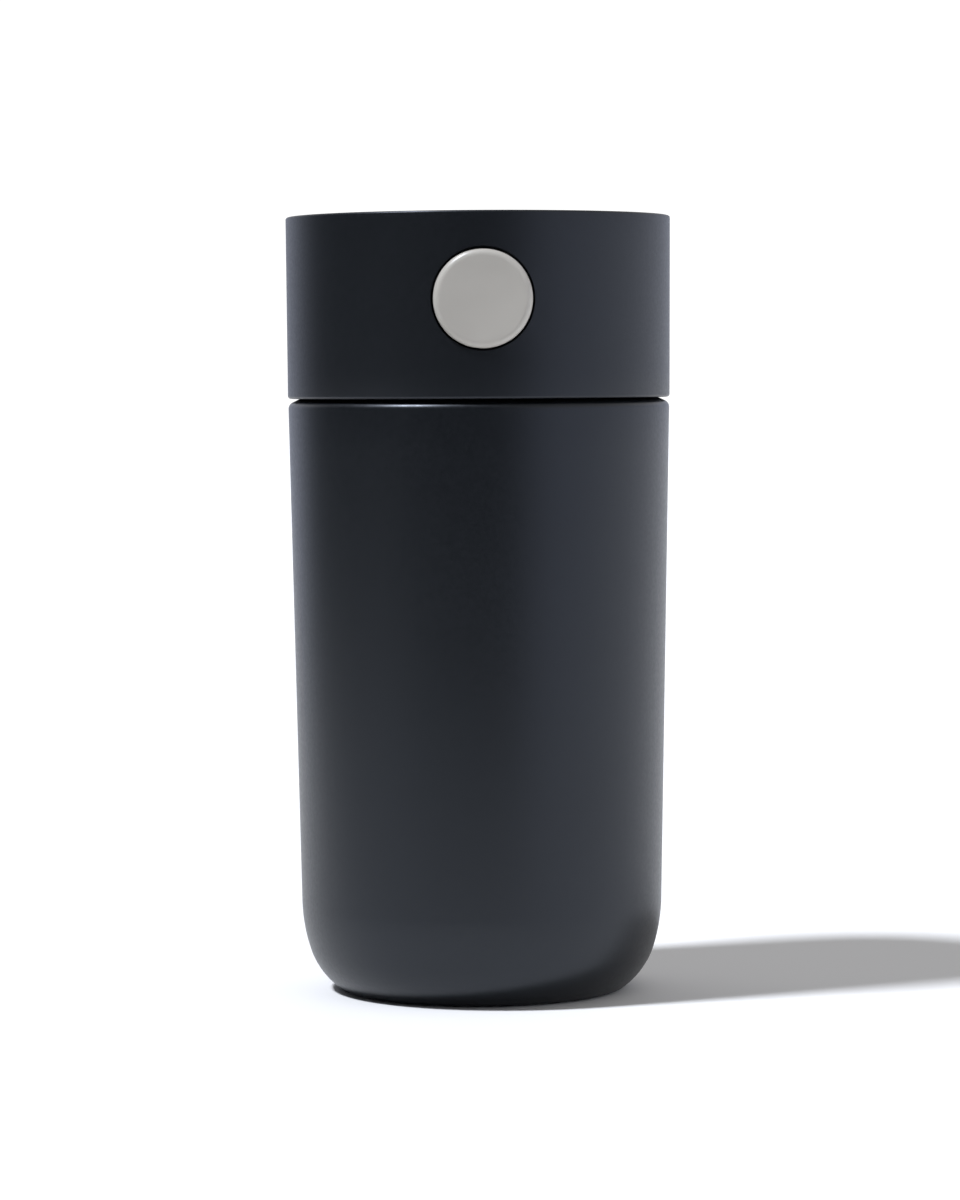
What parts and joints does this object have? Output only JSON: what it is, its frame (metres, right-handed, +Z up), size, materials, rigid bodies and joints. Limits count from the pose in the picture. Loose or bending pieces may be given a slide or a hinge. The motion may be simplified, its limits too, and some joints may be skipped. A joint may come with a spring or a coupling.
{
  "type": "insulated travel tumbler",
  "caption": "Insulated travel tumbler with a tapered charcoal body, a cylindrical screw lid with an open drinking rim and a round side push button.",
  "frame": {"origin": "centre of the foot pad's underside, on the table", "axes": "+Z up along the tumbler's axis, -Y towards the push button, +X to the right as seen by someone facing the button"},
  "size_m": [0.0802, 0.0808, 0.1617],
  "materials": {
    "coated_steel": "matte charcoal powder coat over stainless steel",
    "bare_steel": "electropolished stainless steel",
    "solder": "dull solder bead",
    "getter_metal": "sintered grey metal",
    "foil": "copper foil",
    "black_silicone": "matte black silicone",
    "clear_silicone": "milky silicone",
    "soft_plastic": "matte charcoal, fine texture",
    "core_plastic": "moulded dark grey polypropylene",
    "slider_plastic": "natural acetal",
    "button_plastic": "satin warm light grey",
    "screw_steel": "stainless steel",
    "spring_steel": "drawn stainless wire"
  },
  "bodies": {
    "mug": {"outer_shell": "coated_steel", "inner_liner": "bare_steel", "base_plate": "coated_steel", "vacuum_seal": "solder", "getter": "getter_metal", "liner_foil": "foil", "foot_pad": "black_silicone"},
    "lid_gasket": {"lid_gasket": "clear_silicone"},
    "lid": {"lid_shell": "soft_plastic", "lid_core": "core_plastic", "well_seal": "clear_silicone", "hub_cover": "core_plastic", "cover_gasket": "clear_silicone", "cover_screws": "screw_steel", "top_cap": "soft_plastic", "stem_seal": "black_silicone", "seal_retainer": "slider_plastic", "button_spring": "spring_steel"},
    "button": {"push_button": "button_plastic", "cam_slider": "slider_plastic", "button_seal": "black_silicone", "button_screw": "screw_steel"},
    "valve": {"valve_stem": "screw_steel", "cam_pin": "screw_steel", "valve_disc": "core_plastic", "valve_seal": "clear_silicone", "valve_screw": "screw_steel"}
  },
  "joints": [
    {"name": "lid_lift", "type": "slide", "parent": "mug", "child": "lid_gasket", "axis": [0, 0, 1], "range_m": [0, 0.036]},
    {"name": "lid_turn", "type": "hinge", "parent": "lid_gasket", "child": "lid", "pos_m": [0, 0, 0.12], "axis": [0, 0, 1], "range_deg": [0, 1080]},
    {"name": "button_press", "type": "slide", "parent": "lid", "child": "button", "axis": [0, 1, 0], "range_m": [0, 0.004], "stiffness_N_per_m": 1200, "springref_m": -0.004, "deforming": ["button_spring"]},
    {"name": "valve_drop", "type": "slide", "parent": "lid", "child": "valve", "axis": [0, 0, -1], "range_m": [0, 0.004]}
  ],
  "couplings": [
    {"joint": "lid_turn", "follows": "lid_lift", "rad_per_m": 523.6},
    {"joint": "valve_drop", "follows": "button_press", "ratio": 1}
  ]
}
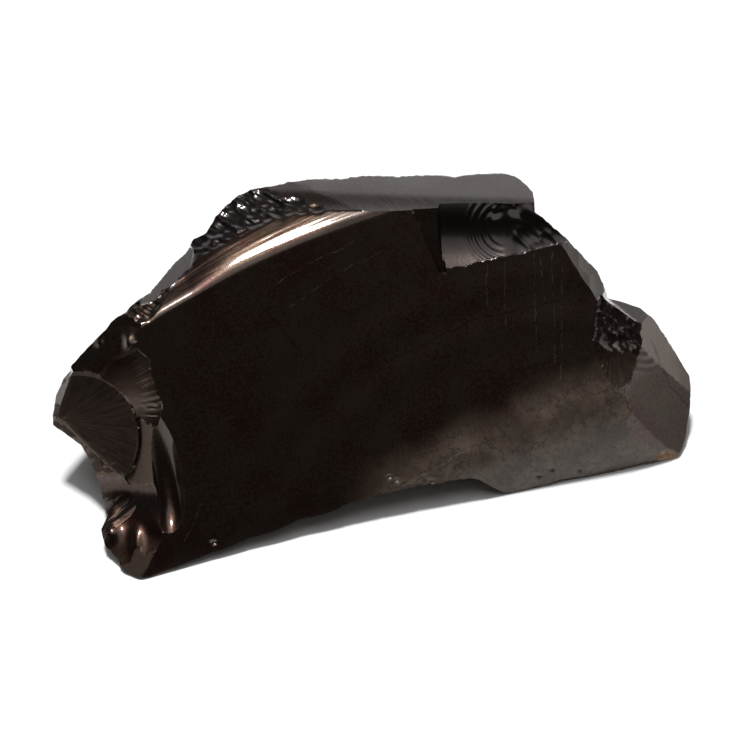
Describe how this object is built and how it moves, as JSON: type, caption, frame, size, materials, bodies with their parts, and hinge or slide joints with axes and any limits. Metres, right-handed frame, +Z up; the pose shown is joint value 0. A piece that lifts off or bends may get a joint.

• Written request: Every line holding "hinge" should be copied out.

• Task output:
What parts and joints does this object have? Output only JSON: what it is, its frame (metres, right-handed, +Z up), size, materials, rigid bodies and joints. Limits count from the pose in the picture. Loose or bending pieces may be given a slide or a hinge. The motion may be simplified, its limits too, and some joints may be skipped. A joint may come with a spring or a coupling.
    {"name": "lid_turn", "type": "hinge", "parent": "lid_gasket", "child": "lid", "pos_m": [0, 0, 0.12], "axis": [0, 0, 1], "range_deg": [0, 1080]},
Describe how this object is built and how it moves, as JSON: type, caption, frame, size, materials, bodies with their parts, and hinge or slide joints with axes and any limits. Metres, right-handed frame, +Z up; the pose shown is joint value 0. A piece that lifts off or bends may get a joint.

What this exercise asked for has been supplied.